What are the options if the procedure to remove the ganglion cyst did not turn out as expected?

Prior to evaluate whether a procedure was successful or not, please do allow at least half a year.  The wrist area of a hand is full of pain-sensitive nerves which in connection with an immature scare may lead to lingering symptoms.

In addition, not every swelling of the wrist after surgery on a ganglion cyst has to be deemed a relapse (recurrent cyst). Sometimes the swelling occurs due to an encapsulated hematoma, which only slowly recedes.    

In the case of a recurrent cyst or if even if after six months succeeding surgery the discomfort persists, I recommend to seek the advice of a hand surgeon in order to identify the cause of what appears to be an unsuccessful procedure.

 

 

Who should be performing surgery on a ganglion cyst of the wrist?

Even though ganglion cysts of the wrist are rather common, surgical removal at times may be fairly complicated. It is important that the surgeon you trust is experienced in operating on a hand.

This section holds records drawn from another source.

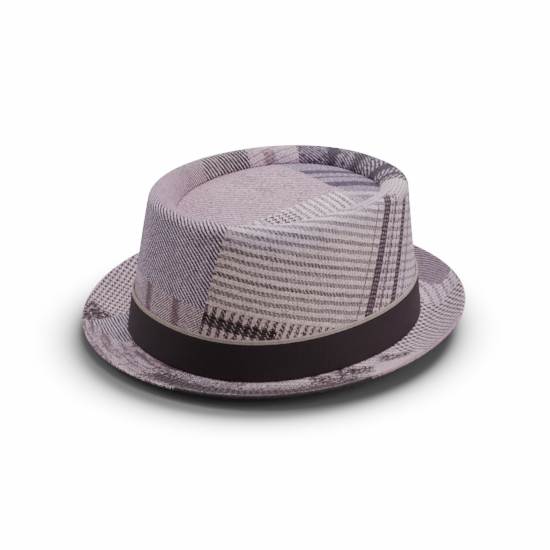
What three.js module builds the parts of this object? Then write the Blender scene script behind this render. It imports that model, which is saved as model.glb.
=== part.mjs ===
// Porkpie hat in patchwork cloth: a sloping crown with a rounded rim and a dished top,
// a short turned-up brim, a dark ribbon round the foot of the crown and a pale corded
// edging above the ribbon. Millimetres, +Z up. The wearer faces -Y and the wearer's
// left is +X. The flat underside of the brim's root lies on z = 0.
import * as THREE from "three";

// Cloth
const CLOTH = 2.0;
const CLEAR = 0.3;

// Crown, measured on its outside
const FOOT_LENGTH = 199.0;
const FOOT_WIDTH = 168.6;
const FOOT_FULLNESS = 0.026;
const CROWN_HEIGHT = 98.0;
const RIDGE_LENGTH = 168.2;
const RIDGE_WIDTH = 120.0;
const RIDGE_SQUARENESS = 2.26;
const RIDGE_FULLNESS = 0.067;
const RIDGE_SETBACK = 3.2;
const RIM_RADIUS = 7.0;

// Dished top
const WELL_INSET = 10.5;
const WELL_DEPTH = 12.0;
const TIP_RISE = 5.0;

// Brim
const BRIM_WIDTH = 36.5;
const BRIM_LIFT = 15.0;
const BRIM_FLAT = 4.0;
const BRIM_BEND = 1.7;

// Ribbon and its edging
const RIBBON_HEIGHT = 24.5;
const RIBBON_THICK = 1.2;
const EDGING_HEIGHT = 4.2;
const EDGING_THICK = 1.5;

// Set of the whole along Y, which brings the middle of its outline over the origin
const SHIFT = 2.3;

// Five stations from the front round to the back, the same on both sides.
// Each column is a share of the size it is named after.
const STATIONS = [
  { at: "front", height: 1.0, inset: 1.27, depth: 1.39, brim: 0.85, lift: 0.413 },
  { at: "front quarter", height: 0.997, inset: 0.94, depth: 1.27, brim: 0.937, lift: 0.529 },
  { at: "side", height: 0.982, inset: 0.63, depth: 0.99, brim: 1.0, lift: 0.873 },
  { at: "back quarter", height: 0.934, inset: 1.01, depth: 0.705, brim: 0.846, lift: 1.0 },
  { at: "back", height: 0.898, inset: 1.38, depth: 0.59, brim: 0.72, lift: 0.9 },
];

const AROUND = 72;

// Smooth curve through one column of the stations, as a cosine series in the angle from the front.
function roundCurve(column, size) {
  const last = STATIONS.length - 1;
  const half = (i) => (i === 0 || i === last ? 0.5 : 1);
  const terms = STATIONS.map((_, k) => {
    const sum = STATIONS.reduce(
      (total, row, j) => total + half(j) * row[column] * Math.cos((j * k * Math.PI) / last),
      0,
    );
    return (2 / last) * half(k) * sum * size;
  });
  return (angle) => terms.reduce((total, term, k) => total + term * Math.cos(k * angle), 0);
}

const ridgeHeight = roundCurve("height", CROWN_HEIGHT);
const wellInset = roundCurve("inset", WELL_INSET);
const wellDepth = roundCurve("depth", WELL_DEPTH);
const brimWidth = roundCurve("brim", BRIM_WIDTH);
const brimLift = roundCurve("lift", BRIM_LIFT);

// Foot of the crown: an oval a little fuller at the front.
function foot(angle) {
  const x = (FOOT_WIDTH / 2) * Math.sin(angle) * (1 + FOOT_FULLNESS * Math.cos(angle));
  const y = (-FOOT_LENGTH / 2) * Math.cos(angle);
  return new THREE.Vector2(x, y + SHIFT);
}

// Ridge of the rim: a squarer, smaller oval, taken at the same bearing as the foot.
function ridge(angle) {
  const bearing = Math.atan2(FOOT_WIDTH * Math.sin(angle), FOOT_LENGTH * Math.cos(angle));
  const across = Math.abs(Math.sin(bearing) / (RIDGE_WIDTH / 2)) ** RIDGE_SQUARENESS;
  const along = Math.abs(Math.cos(bearing) / (RIDGE_LENGTH / 2)) ** RIDGE_SQUARENESS;
  const reach = (across + along) ** (-1 / RIDGE_SQUARENESS);
  const x = reach * Math.sin(bearing) * (1 + RIDGE_FULLNESS * Math.cos(bearing));
  const y = -reach * Math.cos(bearing);
  return new THREE.Vector2(x, y + RIDGE_SETBACK + SHIFT);
}

// Point beside an oval, a distance out along its normal and at a height.
function beside(oval, angle, out, z) {
  const step = 0.01;
  const along = oval(angle + step).sub(oval(angle - step)).normalize();
  const at = oval(angle);
  return new THREE.Vector3(at.x + along.y * out, at.y - along.x * out, z);
}

// Closed mesh from rows of points: each row runs round the hat, and the rows follow each other
// round the section, so the last row joins the first.
function ringMesh(name, color, rows) {
  const points = rows.flat();
  const index = [];
  for (let r = 0; r < rows.length; r += 1) {
    const next = (r + 1) % rows.length;
    for (let i = 0; i < AROUND; i += 1) {
      const j = (i + 1) % AROUND;
      const a = r * AROUND + i;
      const b = r * AROUND + j;
      const c = next * AROUND + j;
      const d = next * AROUND + i;
      index.push(a, b, c, a, c, d);
    }
  }
  return meshOf(name, color, points, index);
}

function meshOf(name, color, points, index) {
  const geometry = new THREE.BufferGeometry().setFromPoints(points);
  geometry.setIndex(index);
  geometry.computeVertexNormals();
  const mesh = new THREE.Mesh(geometry, new THREE.MeshStandardMaterial({ color }));
  mesh.name = name;
  return mesh;
}

const ANGLES = Array.from({ length: AROUND }, (_, i) => (i * 2 * Math.PI) / AROUND);
const rowOf = (place) => ANGLES.map(place);

// Crown side: up the wall, over the rim and down the inner wall to the seam of the dished top.
// The wall's foot stands just clear of the brim's root.
const FOOT_Z = CLOTH + CLEAR;
const RIM_START = 78;

function wallTop(angle) {
  const turn = THREE.MathUtils.degToRad(RIM_START);
  const z = ridgeHeight(angle) - RIM_RADIUS * (1 - Math.cos(turn));
  return beside(ridge, angle, RIM_RADIUS * Math.sin(turn), z);
}

function wallAt(angle, share) {
  const low = beside(foot, angle, 0, FOOT_Z);
  return low.lerp(wallTop(angle), share);
}

function rimAt(angle, degrees) {
  const turn = THREE.MathUtils.degToRad(degrees);
  const z = ridgeHeight(angle) - RIM_RADIUS * (1 - Math.cos(turn));
  return beside(ridge, angle, RIM_RADIUS * Math.sin(turn), z);
}

function innerAt(angle, share) {
  const turn = THREE.MathUtils.degToRad(80);
  const out = -wellInset(angle) * (Math.sin(turn * share) / Math.sin(turn));
  const drop = wellDepth(angle) * ((1 - Math.cos(turn * share)) / (1 - Math.cos(turn)));
  return beside(ridge, angle, out, ridgeHeight(angle) - drop);
}

// Second face of a cloth sheet, its thickness behind the first; both edges are cut level.
function clothBehind(rows) {
  const last = rows.length - 1;
  return rows.map((row, r) =>
    row.map((point, i) => {
      const before = row[(i + AROUND - 1) % AROUND];
      const after = row[(i + 1) % AROUND];
      const up = rows[Math.min(r + 1, last)][i].clone().sub(rows[Math.max(r - 1, 0)][i]);
      const normal = after.clone().sub(before).cross(up).normalize();
      const behind = point.clone().addScaledVector(normal, -CLOTH);
      if (r === 0 || r === last) behind.z = point.z;
      return behind;
    }),
  );
}

function crownSide() {
  const outside = [
    ...[0, 0.25, 0.5, 0.75].map((share) => rowOf((angle) => wallAt(angle, share))),
    ...[RIM_START, 58, 38, 19, 0].map((turn) => rowOf((angle) => rimAt(angle, turn))),
    ...[0.25, 0.45, 0.65, 0.83, 1].map((share) => rowOf((angle) => innerAt(angle, share))),
  ];
  const inside = clothBehind(outside).reverse();
  return ringMesh("crown_side", 0x8f7f88, [...outside, ...inside]);
}

// Crown tip: a dished oval panel. Its margin lies just under the end of the inner wall and the
// middle swells up as a low plateau.
function tipPoint(angle, share, rise) {
  const edge = beside(ridge, angle, -wellInset(angle), 0);
  const middle = new THREE.Vector3(0, RIDGE_SETBACK + SHIFT, 0);
  const seam = ridgeHeight(angle) - wellDepth(angle);
  const level = (ridgeHeight(0) - wellDepth(0) + ridgeHeight(Math.PI) - wellDepth(Math.PI)) / 2;
  const point = middle.lerp(edge, share);
  const swell = TIP_RISE * (1 - share ** 4);
  point.z = level + (seam - level) * share ** 2 + swell - CLEAR + rise;
  return point;
}

function tipMargin(angle, rise) {
  const z = ridgeHeight(angle) - wellDepth(angle) - CLEAR + rise;
  return beside(ridge, angle, -wellInset(angle) + CLOTH * 0.85, z);
}

function crownTip() {
  const shares = [1, 0.94, 0.86, 0.74, 0.58, 0.38, 0.18];
  const face = (rise) => [
    rowOf((angle) => tipMargin(angle, rise)),
    ...shares.map((share) => rowOf((angle) => tipPoint(angle, share, rise))),
  ];
  const above = face(0);
  const below = face(-CLOTH);
  const rows = [...below.slice().reverse(), ...above];
  const points = [...rows.flat(), tipPoint(0, 0, -CLOTH), tipPoint(0, 0, 0)];
  const bottom = points.length - 2;
  const top = points.length - 1;
  const index = [];
  for (let i = 0; i < AROUND; i += 1) {
    const j = (i + 1) % AROUND;
    index.push(bottom, j, i);
    for (let r = 0; r < rows.length - 1; r += 1) {
      const a = r * AROUND;
      const b = (r + 1) * AROUND;
      index.push(a + i, a + j, b + j, a + i, b + j, b + i);
    }
    const end = (rows.length - 1) * AROUND;
    index.push(end + i, end + j, top);
  }
  return meshOf("crown_tip", 0xb8a6b0, points, index);
}

// Brim: a flat root that carries the crown's foot, then a sheet that bends up to a rounded edge.
// Its inner edge is flush with the inside of the crown.
function brimPoint(angle, share, side) {
  const reach = brimWidth(angle) - CLOTH / 2;
  const rise = brimLift(angle) - CLOTH / 2;
  const out = BRIM_FLAT + (reach - BRIM_FLAT) * share;
  const z = CLOTH / 2 + rise * share ** BRIM_BEND;
  const slope = (rise * BRIM_BEND * share ** (BRIM_BEND - 1)) / (reach - BRIM_FLAT);
  const tilt = Math.atan(slope);
  const turn = tilt + THREE.MathUtils.degToRad(side);
  const half = CLOTH / 2;
  return beside(foot, angle, out + half * Math.cos(turn), z + half * Math.sin(turn));
}

function brim() {
  const shares = [0, 0.16, 0.32, 0.48, 0.64, 0.82];
  const rows = [
    rowOf((angle) => beside(foot, angle, -CLOTH, CLOTH)),
    rowOf((angle) => beside(foot, angle, -CLOTH, 0)),
    ...shares.map((share) => rowOf((angle) => brimPoint(angle, share, -90))),
    ...[-90, -45, 0, 45, 90].map((side) => rowOf((angle) => brimPoint(angle, 1, side))),
    ...shares.slice().reverse().map((share) => rowOf((angle) => brimPoint(angle, share, 90))),
  ];
  return ringMesh("brim", 0xa3939e, rows);
}

// Ribbon and edging: bands that follow the slope of the wall, just clear of it.
function bandRow(z, out) {
  return rowOf((angle) => {
    const top = wallTop(angle);
    const point = wallAt(angle, (z - FOOT_Z) / (top.z - FOOT_Z));
    return point.add(beside(foot, angle, out, 0).sub(beside(foot, angle, 0, 0)));
  });
}

const RIBBON_LOW = FOOT_Z + CLEAR;
const RIBBON_TOP = RIBBON_LOW + RIBBON_HEIGHT;

function hatband() {
  const inner = CLEAR;
  const outer = CLEAR + RIBBON_THICK;
  const soft = RIBBON_THICK * 0.3;
  const rows = [
    bandRow(RIBBON_TOP, inner),
    bandRow(RIBBON_LOW, inner),
    bandRow(RIBBON_LOW, outer - soft),
    bandRow(RIBBON_LOW + soft, outer),
    bandRow(RIBBON_TOP - soft, outer),
    bandRow(RIBBON_TOP, outer - soft),
  ];
  return ringMesh("hatband", 0x33282c, rows);
}

// Two round cords side by side with a groove between them, on a flat back.
const CORD_SECTION = [
  { up: 0.0, out: 0.45 },
  { up: 0.1, out: 0.88 },
  { up: 0.27, out: 1.0 },
  { up: 0.42, out: 0.85 },
  { up: 0.5, out: 0.55 },
  { up: 0.58, out: 0.85 },
  { up: 0.73, out: 1.0 },
  { up: 0.9, out: 0.88 },
  { up: 1.0, out: 0.45 },
];

function hatbandTrim() {
  const low = RIBBON_TOP + CLEAR;
  const rows = [
    bandRow(low + EDGING_HEIGHT, CLEAR),
    bandRow(low, CLEAR),
    ...CORD_SECTION.map((row) => bandRow(low + EDGING_HEIGHT * row.up, CLEAR + EDGING_THICK * row.out)),
  ];
  return ringMesh("hatband_trim", 0xc9b9b3, rows);
}

const group = new THREE.Group();
group.add(crownSide());
group.add(crownTip());
group.add(brim());
group.add(hatband());
group.add(hatbandTrim());

export default group;
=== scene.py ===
import math
import bmesh
import bpy
import mathutils
import numpy as np
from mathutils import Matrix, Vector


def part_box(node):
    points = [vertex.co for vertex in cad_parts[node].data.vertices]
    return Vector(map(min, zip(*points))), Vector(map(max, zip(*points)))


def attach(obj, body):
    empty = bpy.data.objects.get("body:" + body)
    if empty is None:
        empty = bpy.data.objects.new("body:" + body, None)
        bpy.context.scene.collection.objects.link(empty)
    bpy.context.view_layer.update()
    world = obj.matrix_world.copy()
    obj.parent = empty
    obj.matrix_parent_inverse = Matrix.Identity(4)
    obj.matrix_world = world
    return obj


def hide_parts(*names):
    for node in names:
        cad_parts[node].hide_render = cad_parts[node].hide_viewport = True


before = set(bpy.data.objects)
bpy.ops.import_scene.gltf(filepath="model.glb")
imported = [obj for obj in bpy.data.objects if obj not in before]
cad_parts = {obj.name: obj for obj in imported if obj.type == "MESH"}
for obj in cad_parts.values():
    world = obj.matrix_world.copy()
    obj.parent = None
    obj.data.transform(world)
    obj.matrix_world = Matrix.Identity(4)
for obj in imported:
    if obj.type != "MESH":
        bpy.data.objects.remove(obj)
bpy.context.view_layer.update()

# Camera
# It stands in front of the hat on the wearer's left, 1.5 m away, and looks a little down.
camera_turn = math.radians(47.48)
camera_rise = math.radians(25.10)
camera_away = 1.5
camera_lens_mm = 151.27
film_mm = 36.0
aim = np.array([-0.0015, 0.0006, 0.0306])

camera_back = np.array([
    math.sin(camera_turn) * math.cos(camera_rise),
    -math.cos(camera_turn) * math.cos(camera_rise),
    math.sin(camera_rise),
])
camera_right = np.array([math.cos(camera_turn), math.sin(camera_turn), 0.0])
camera_up = np.cross(camera_back, camera_right)

camera_data = bpy.data.cameras.new("Camera")
camera_data.lens = camera_lens_mm
camera_data.sensor_width = film_mm
camera_data.clip_end = 20.0
camera = bpy.data.objects.new("Camera", camera_data)
bpy.context.collection.objects.link(camera)
axes = np.eye(4)
axes[:3, 0] = camera_right
axes[:3, 1] = camera_up
axes[:3, 2] = camera_back
axes[:3, 3] = aim + camera_back * camera_away
camera.matrix_world = mathutils.Matrix(axes.tolist())
bpy.context.scene.camera = camera


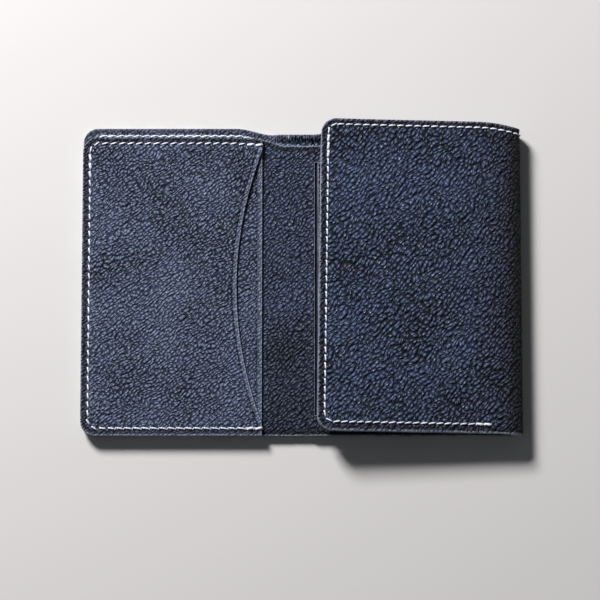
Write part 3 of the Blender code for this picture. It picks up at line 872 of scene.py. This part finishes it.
def sew(name, rows):
    """Stitches along rows, joined into one piece.

    A row is (places, level, side, slant, size): side is 1 on the inner faces and -1 on the
    outer one, slant turns a stitch off the row, and size is its length, width and height.
    """
    copies = []
    for places, level, side, slant, size in rows:
        for u, v, direction in places:
            angle = direction + math.radians(slant(u, v) + 2.5 * noise.noise(Vector((u, v, level))))
            rise = level(u, v) if callable(level) else level
            copy = stitch.copy()
            copy.data = stitch.data.copy()
            bpy.context.scene.collection.objects.link(copy)
            for vertex in copy.data.vertices:
                along, across, up = (part * scale for part, scale in zip(vertex.co, size))
                vertex.co = lay(u + along * math.cos(angle) - across * math.sin(angle),
                                v + along * math.sin(angle) + across * math.cos(angle),
                                rise + side * up)
            copies.append(copy)
    bpy.ops.object.select_all(action="DESELECT")
    for copy in copies:
        copy.select_set(True)
    bpy.context.view_layer.objects.active = copies[0]
    bpy.ops.object.join()
    seam = bpy.context.object
    seam.name = name
    seam.data.name = name
    bpy.ops.object.mode_set(mode="EDIT")
    bpy.ops.mesh.select_all(action="SELECT")
    bpy.ops.mesh.normals_make_consistent(inside=False)
    bpy.ops.object.mode_set(mode="OBJECT")
    return seam


def quarter(centre, start_degree, steps=6):
    """Points of a seam's quarter turn round a corner."""
    angles = [math.radians(start_degree + 90.0 * i / steps) for i in range(steps + 1)]
    return [(centre[0] + SEAM_CORNER * math.cos(angle), centre[1] + SEAM_CORNER * math.sin(angle))
            for angle in angles]


def along_top(start, end, top, inset):
    """Points of a top row, from start to end."""
    count = max(2, round(abs(end - start)))
    marks = [start + (end - start) * i / count for i in range(count + 1)]
    return [(u, top(u) - (inset(u) if callable(inset) else inset)) for u in marks]


def side_and_bottom(free_u, side, top_v, bottom_inset, far_u):
    """From the end of the top row round the corner, down the free edge and along the bottom."""
    seam_u = free_u + side * SIDE_SEAM_INSET
    corner_u = seam_u + side * SEAM_CORNER
    bottom = -HALF_HEIGHT + bottom_inset
    upper = quarter((corner_u, top_v - SEAM_CORNER), 90.0)
    lower = quarter((corner_u, bottom + SEAM_CORNER), 180.0)
    return [(corner_u + side * (u - corner_u), v) for u, v in upper + lower] + [(far_u, bottom)]


def slanted(top, side, bottom):
    """Degrees that the top, side and bottom stitches lean off their row."""
    def slant(u, v):
        if v > HALF_HEIGHT - 7.0:
            return top
        return bottom if v < -HALF_HEIGHT + BOTTOM_ROW_ZONE else side
    return slant


def between(places, lean):
    """Places half way between neighbouring stitches of a row."""
    return [((a[0] + b[0]) / 2, (a[1] + b[1]) / 2, a[2] + math.radians(lean))
            for a, b in zip(places[:-1], places[1:])]


PLAIN = (1.0, 1.0, 1.0)
LOOP = (0.50, 0.62, 0.70)
DOUBLED = (1.14, 1.6, 1.2)
OUTSIDE_SUNK = -COVER_THICKNESS + 0.48
left_top_path = along_top(STITCH_LEFT_END, TOP_ROW_START, pocket_top, POCKET_SEAM_INSET)
left_path = left_top_path[:-1] + side_and_bottom(0.0, 1.0, left_top_path[-1][1],
                                                 LEFT_BOTTOM_SEAM_INSET, STITCH_LEFT_END)
places = pace(left_path, STITCH_PITCH)
low_places = [place for place in places
              if place[1] < -HALF_HEIGHT + BOTTOM_ROW_ZONE and place[0] > 8.0]
# Both ends of the row, and a stretch high on the side, are sewn over twice.
thick = [places[0], places[1], places[-1], places[-2]]
thick += [place for place in places if 36.0 < place[1] < 44.5 and place[0] < 3.0]
single = [place for place in places if place not in thick]
level = FRONT_HIGH - POCKET_SINK + 0.12
lean = slanted(9, 6, -15)
seam = sew("stitches_left", [(single, level, 1.0, lean, PLAIN),
                             (thick, level, 1.0, slanted(2, 4, 4), DOUBLED),
                             (between(low_places, 48), level - 0.02, 1.0, slanted(0, 0, 0), LOOP)])
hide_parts("seam_thread_left")
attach(seam, "left_panel")

outside_top = cover_top(TOP_ROW_START) - top_inset(TOP_ROW_START)
outside_path = side_and_bottom(0.0, 1.0, outside_top, LEFT_BOTTOM_SEAM_INSET, STITCH_LEFT_END)
places = pace(outside_path, STITCH_PITCH)
seam = sew("stitches_left_outside", [(places, OUTSIDE_SUNK, -1.0, lean, PLAIN)])
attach(seam, "left_panel")

bottom = -HALF_HEIGHT + BOTTOM_SEAM_INSET
places = pace([(MIDDLE_CREASE + 5.0, bottom), (RIGHT_CREASE - FLAP_SEAM_STOP, bottom)], STITCH_PITCH)
seam = sew("stitches_middle", [(places, PANEL_HIGH + SLIP_RISE - 0.05, 1.0, lean, PLAIN),
                               (places, OUTSIDE_SUNK, -1.0, lean, PLAIN)])
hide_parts("seam_thread_middle")
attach(seam, "middle")

flap_top_path = along_top(FLAP_POCKET_START + 0.7, FLAP_END - TOP_ROW_START, pocket_top,
                          POCKET_SEAM_INSET)
flap_path = flap_top_path[:-1] + side_and_bottom(FLAP_END, -1.0, flap_top_path[-1][1],
                                                 BOTTOM_SEAM_INSET, FLAP_POCKET_START + 0.7)
lean = slanted(-9, -6, 9)
places = pace(flap_path, STITCH_PITCH)
seam = sew("stitches_flap_inside", [(places, BACK_HIGH - 0.2, 1.0, lean, PLAIN)])
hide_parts("seam_thread_flap_inside")
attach(seam, "flap")

flap_top = cover_top(FLAP_END - TOP_ROW_START) - top_inset(FLAP_END - TOP_ROW_START)
flap_out = side_and_bottom(FLAP_END, -1.0, flap_top, BOTTOM_SEAM_INSET, FLAP_CREASE + FLAP_SEAM_STOP)
places = pace(flap_out, FLAP_PITCH)
thick = [place for place in places if 38.0 < place[1] < 46.0 and place[0] > FLAP_END - 3.0]
thick = places[-2:] + thick
single = [place for place in places if place not in thick]
lean = slanted(-10, -13, -15)
seam = sew("stitches_flap_outside", [(single, FLAP_OUTSIDE_SUNK, -1.0, lean, PLAIN),
                                     (thick, FLAP_OUTSIDE_SUNK, -1.0, slanted(0, -3, -3), DOUBLED)])
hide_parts("seam_thread_flap_outside")
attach(seam, "flap")

top_names = ("top_stitches_left", "top_stitches_spine", "top_stitches_middle", "top_stitches_flap")
top_nodes = (("top_seam_thread_left",), ("top_seam_thread_left_fold",), ("top_seam_thread_middle",),
             ("top_seam_thread_right_fold", "top_seam_thread_flap_inside"))
top_path = along_top(TOP_ROW_START, FLAP_END - TOP_ROW_START, cover_top, top_inset)
top_places = pace(top_path, STITCH_PITCH)
for span, (start, end, _) in enumerate(SPANS):
    places = [place for place in top_places if start + 0.2 < place[0] < end - 0.2
              and not POCKET_EDGE < place[0] < MIDDLE_CREASE + 5.0]
    sunk = OUTSIDE_SUNK if span < 3 else FLAP_OUTSIDE_SUNK
    rows = [(places, LINING_HIGH - 0.02, 1.0, slanted(6, 6, 6), PLAIN),
            (places, sunk, -1.0, slanted(-8, -8, -8), PLAIN)]
    if span == 0:
        rows.append((between(places, -36), LINING_HIGH - 0.03, 1.0, slanted(0, 0, 0), LOOP))
    seam = sew(top_names[span], rows)
    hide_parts(*top_nodes[span])
    bends(seam, span)
bpy.data.objects.remove(stitch)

Special attention must be paid to

  • Recurrent cysts
  • Ganglion cysts close to the radial artery

 

Procedures performed on either one of those two diagnoses require specific experience. I do think that a physician should be consulted who disposes of advanced expertise in the area of hand surgery.

 

Am I making a mistake in procrastinating surgery on a ganglion cyst of the wrist?

No! Once the diagnose ganglion cyst of the wrist has been secured, you should not feel rushed into having surgery or having the ganglion punctured. Ganglion cysts are no real tumors. They cannot turn malignant. Based on your demand you may choose to undergo surgery even after many years.

 

Is it possible that a ganglion cyst returns after surgery but in a different location?   

Yes. The root cause of a ganglion cyst is not entirely known. It is however common knowledge that single individuals or members of individual families may develop ganglion cysts more frequently than other individuals.

It has been observed that ganglion cysts occurred on the same wrist but in a different location in these individuals, ganglion cysts appeared on the other wrist, on a finger, on a foot….

Please note:

In concluding I wish to emphasize that any question about ganglion cysts which you may have or which pertain to your personal situation should be further elucidated with your treating physician!